In this case, it is important to note that the fitting net weights, except the energy bias, will be automatically set to those in the pre-trained model. This default setting is consistent with the implementations in TensorFlow. If you wish to conduct fine-tuning using a randomly initialized fitting net in this scenario, you can manually adjust the --model-branch parameter to “RANDOM”:

$ dp --pt train input.json --finetune pretrained.pt --model-branch RANDOM

The model section in input.json must be the same as that in the pretrained model. If you do not know the model params in the pretrained model, you can add --use-pretrain-script in the fine-tuning command:

$ dp --pt train input.json --finetune pretrained.pt --use-pretrain-script

The model section will be overwritten (except the type_map subsection) by that in the pretrained model and then the input.json can be simplified as follows:

    "model": {
        "type_map":     ["O", "H"],
        "descriptor" :  {},
        "fitting_net" : {}
    }

5.8.2.1.2. Fine-tuning from a multi-task pre-trained model#

Additionally, within the PyTorch implementation and leveraging the flexibility offered by the framework and the multi-task training process proposed in DPA2 paper, we also support more general multitask pre-trained models, which includes multiple datasets for pre-training. These pre-training datasets share a common descriptor while maintaining their individual fitting nets, as detailed in the paper above.

For fine-tuning using this multitask pre-trained model (multitask_pretrained.pt), one can select a specific branch (e.g., CHOOSEN_BRANCH) included in multitask_pretrained.pt for fine-tuning with the following command:

$ dp --pt train input.json --finetune multitask_pretrained.pt --model-branch CHOOSEN_BRANCH

Note

One can check the available model branches in multi-task pre-trained model by referring to the documentation of the pre-trained model or by using the following command:

$ dp --pt show multitask_pretrained.pt model-branch

This command will start fine-tuning based on the pre-trained model’s descriptor and the selected branch’s fitting net. If –model-branch is not set or set to “RANDOM”, a randomly initialized fitting net will be used.
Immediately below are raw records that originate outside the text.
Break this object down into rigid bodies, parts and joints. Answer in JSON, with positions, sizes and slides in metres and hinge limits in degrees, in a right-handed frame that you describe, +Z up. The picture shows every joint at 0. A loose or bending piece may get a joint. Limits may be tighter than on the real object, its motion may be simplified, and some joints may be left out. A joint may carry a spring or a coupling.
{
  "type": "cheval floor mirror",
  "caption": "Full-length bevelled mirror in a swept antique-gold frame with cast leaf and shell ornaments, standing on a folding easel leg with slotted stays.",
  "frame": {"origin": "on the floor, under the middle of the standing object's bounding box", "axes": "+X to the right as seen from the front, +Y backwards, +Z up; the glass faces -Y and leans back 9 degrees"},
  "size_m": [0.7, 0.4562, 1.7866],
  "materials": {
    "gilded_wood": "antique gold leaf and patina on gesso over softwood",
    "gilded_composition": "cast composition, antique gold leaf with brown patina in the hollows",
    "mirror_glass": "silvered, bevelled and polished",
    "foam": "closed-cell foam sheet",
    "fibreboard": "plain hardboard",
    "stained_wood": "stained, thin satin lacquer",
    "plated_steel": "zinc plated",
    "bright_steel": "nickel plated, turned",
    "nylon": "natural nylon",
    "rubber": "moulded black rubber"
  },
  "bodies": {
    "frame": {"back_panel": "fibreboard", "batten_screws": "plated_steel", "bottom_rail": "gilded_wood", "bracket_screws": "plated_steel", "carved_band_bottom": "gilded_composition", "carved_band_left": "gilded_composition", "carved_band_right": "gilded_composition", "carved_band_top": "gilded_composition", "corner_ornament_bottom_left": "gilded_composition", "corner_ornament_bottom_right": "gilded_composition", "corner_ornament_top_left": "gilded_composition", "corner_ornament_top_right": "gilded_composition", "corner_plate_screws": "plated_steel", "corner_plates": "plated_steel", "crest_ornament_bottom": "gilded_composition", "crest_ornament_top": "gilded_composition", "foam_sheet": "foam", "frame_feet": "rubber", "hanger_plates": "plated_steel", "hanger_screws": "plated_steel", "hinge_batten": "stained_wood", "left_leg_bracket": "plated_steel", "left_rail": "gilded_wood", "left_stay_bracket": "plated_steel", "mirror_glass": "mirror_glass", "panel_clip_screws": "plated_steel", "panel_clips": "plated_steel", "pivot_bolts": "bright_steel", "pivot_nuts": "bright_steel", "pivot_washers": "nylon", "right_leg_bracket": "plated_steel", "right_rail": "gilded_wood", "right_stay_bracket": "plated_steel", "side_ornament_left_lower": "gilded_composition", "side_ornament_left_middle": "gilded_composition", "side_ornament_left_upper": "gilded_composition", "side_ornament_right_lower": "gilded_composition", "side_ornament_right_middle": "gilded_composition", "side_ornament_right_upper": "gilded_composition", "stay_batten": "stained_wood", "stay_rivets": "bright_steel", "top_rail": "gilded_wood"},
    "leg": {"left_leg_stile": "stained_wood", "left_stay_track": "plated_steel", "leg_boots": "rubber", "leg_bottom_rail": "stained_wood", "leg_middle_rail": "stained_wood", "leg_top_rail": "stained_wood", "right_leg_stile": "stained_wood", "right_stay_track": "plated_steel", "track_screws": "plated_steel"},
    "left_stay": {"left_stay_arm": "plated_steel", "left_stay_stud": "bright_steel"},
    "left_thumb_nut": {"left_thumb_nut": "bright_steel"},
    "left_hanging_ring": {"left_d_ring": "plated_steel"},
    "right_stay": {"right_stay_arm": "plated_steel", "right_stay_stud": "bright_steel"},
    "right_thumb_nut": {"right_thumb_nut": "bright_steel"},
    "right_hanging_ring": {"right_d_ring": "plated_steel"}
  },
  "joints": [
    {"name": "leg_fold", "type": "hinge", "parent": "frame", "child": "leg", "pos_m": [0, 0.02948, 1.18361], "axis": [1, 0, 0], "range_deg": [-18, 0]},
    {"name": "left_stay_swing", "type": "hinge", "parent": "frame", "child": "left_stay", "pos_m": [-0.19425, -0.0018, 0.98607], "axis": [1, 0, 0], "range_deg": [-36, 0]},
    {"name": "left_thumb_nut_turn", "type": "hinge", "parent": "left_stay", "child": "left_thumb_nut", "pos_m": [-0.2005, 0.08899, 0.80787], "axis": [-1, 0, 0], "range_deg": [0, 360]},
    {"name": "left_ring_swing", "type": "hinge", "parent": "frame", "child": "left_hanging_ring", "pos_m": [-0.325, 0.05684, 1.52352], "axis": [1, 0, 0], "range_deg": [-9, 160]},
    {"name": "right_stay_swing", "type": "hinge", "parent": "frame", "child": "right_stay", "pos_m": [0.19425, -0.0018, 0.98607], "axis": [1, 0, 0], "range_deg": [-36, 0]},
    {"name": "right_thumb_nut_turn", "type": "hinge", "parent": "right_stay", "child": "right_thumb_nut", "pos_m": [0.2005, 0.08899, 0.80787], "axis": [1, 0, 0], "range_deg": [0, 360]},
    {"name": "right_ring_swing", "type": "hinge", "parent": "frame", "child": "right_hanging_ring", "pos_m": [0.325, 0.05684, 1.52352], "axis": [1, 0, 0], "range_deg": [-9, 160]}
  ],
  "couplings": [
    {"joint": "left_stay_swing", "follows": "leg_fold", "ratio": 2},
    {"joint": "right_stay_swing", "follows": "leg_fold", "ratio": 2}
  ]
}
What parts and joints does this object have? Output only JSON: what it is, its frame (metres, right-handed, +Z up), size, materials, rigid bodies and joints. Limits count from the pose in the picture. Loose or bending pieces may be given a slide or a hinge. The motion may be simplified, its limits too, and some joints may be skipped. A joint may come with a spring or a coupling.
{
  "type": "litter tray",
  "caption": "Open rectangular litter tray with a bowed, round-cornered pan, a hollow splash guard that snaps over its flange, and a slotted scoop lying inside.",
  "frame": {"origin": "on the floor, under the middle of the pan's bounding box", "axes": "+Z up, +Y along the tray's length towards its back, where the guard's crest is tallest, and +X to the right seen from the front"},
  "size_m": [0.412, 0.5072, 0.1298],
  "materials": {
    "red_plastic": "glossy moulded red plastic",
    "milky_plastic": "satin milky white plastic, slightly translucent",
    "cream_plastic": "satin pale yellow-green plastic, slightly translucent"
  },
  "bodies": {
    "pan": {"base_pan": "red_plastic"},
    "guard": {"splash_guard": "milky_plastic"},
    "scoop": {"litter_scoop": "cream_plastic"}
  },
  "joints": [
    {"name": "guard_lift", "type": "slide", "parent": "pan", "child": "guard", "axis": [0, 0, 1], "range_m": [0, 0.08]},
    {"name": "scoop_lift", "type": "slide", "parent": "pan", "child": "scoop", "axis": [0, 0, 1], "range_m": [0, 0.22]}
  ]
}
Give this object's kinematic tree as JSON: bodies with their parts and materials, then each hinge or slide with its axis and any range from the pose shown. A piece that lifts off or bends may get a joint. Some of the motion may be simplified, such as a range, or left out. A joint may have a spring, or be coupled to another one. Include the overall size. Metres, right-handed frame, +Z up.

5.8.2.2. Multi-task fine-tuning#

In typical scenarios, relying solely on single-task fine-tuning might gradually lead to the forgetting of information from the pre-trained datasets. In more advanced scenarios, it is desirable for the model to explicitly retain information from the pre-trained data during fine-tuning to prevent forgetting, which could be more beneficial for fine-tuning.

To achieve this, it is first necessary to clearly identify the datasets from which the pre-trained model originates and to download the corresponding datasets that need to be retained for subsequent multitask fine-tuning. Then, prepare a suitable input script for multitask fine-tuning multi_input.json as the following steps.

  • Suppose the new dataset for fine-tuning is named DOWNSTREAM_DATA, and the datasets to be retained from multitask pre-trained model are PRE_DATA1 and PRE_DATA2. One can:

  1. Refer to the multi-task-training document to prepare a multitask training script for two systems, ideally extracting parts (i.e. model_dict, loss_dict, data_dict and model_prob parts) corresponding to PRE_DATA1 and PRE_DATA2 directly from the training script of the pre-trained model.

  2. For DOWNSTREAM_DATA, select a desired branch to fine-tune from (e.g., PRE_DATA1), copy the configurations of PRE_DATA1 as the configuration for DOWNSTREAM_DATA and insert the corresponding data path into the data_dict, thereby generating a three-system multitask training script.

  3. In the model_dict for DOWNSTREAM_DATA, specify the branch from which DOWNSTREAM_DATA is to fine-tune using: "finetune_head": "PRE_DATA1".

The complete multi_input.json should appear as follows (”…” means copied from input script of pre-trained model):

  "model": {
    "shared_dict": {
      ...
    },
    "model_dict": {
      "PRE_DATA1": {
        "type_map": ...,
        "descriptor": ...,
        "fitting_net": ...
      },
      "PRE_DATA2": {
        "type_map": ...,
        "descriptor": ...,
        "fitting_net": ...
      },
      "DOWNSTREAM_DATA": {
        "finetune_head": "PRE_DATA1",
        "type_map": ...,
        "descriptor": ...,
        "fitting_net": ...
      },
    }
  },
  "learning_rate": ...,
  "loss_dict": {
      "PRE_DATA1": ...,
      "PRE_DATA2": ...,
      "DOWNSTREAM_DATA": ...
  },
  "training": {
    "model_prob": {
      "PRE_DATA1": 0.5,
      "PRE_DATA2": 0.5,
      "DOWNSTREAM_DATA": 1.0
    },
    "data_dict": {
      "PRE_DATA1": ...,
      "PRE_DATA2": ...,
      "DOWNSTREAM_DATA": {
        "training_data": "training_data_config_for_DOWNSTREAM_DATA",
        "validation_data": "validation_data_config_for_DOWNSTREAM_DATA"
      }
    },
    ...
  }

Subsequently, run the command:

dp --pt train multi_input.json --finetune multitask_pretrained.pt

This will initiate multitask fine-tuning, where for branches PRE_DATA1 and PRE_DATA2, it is akin to continuing training in init-model mode, whereas for DOWNSTREAM_DATA, fine-tuning will be based on the fitting net from PRE_DATA1. You can set model_prob for each dataset just the same as that in normal multitask training.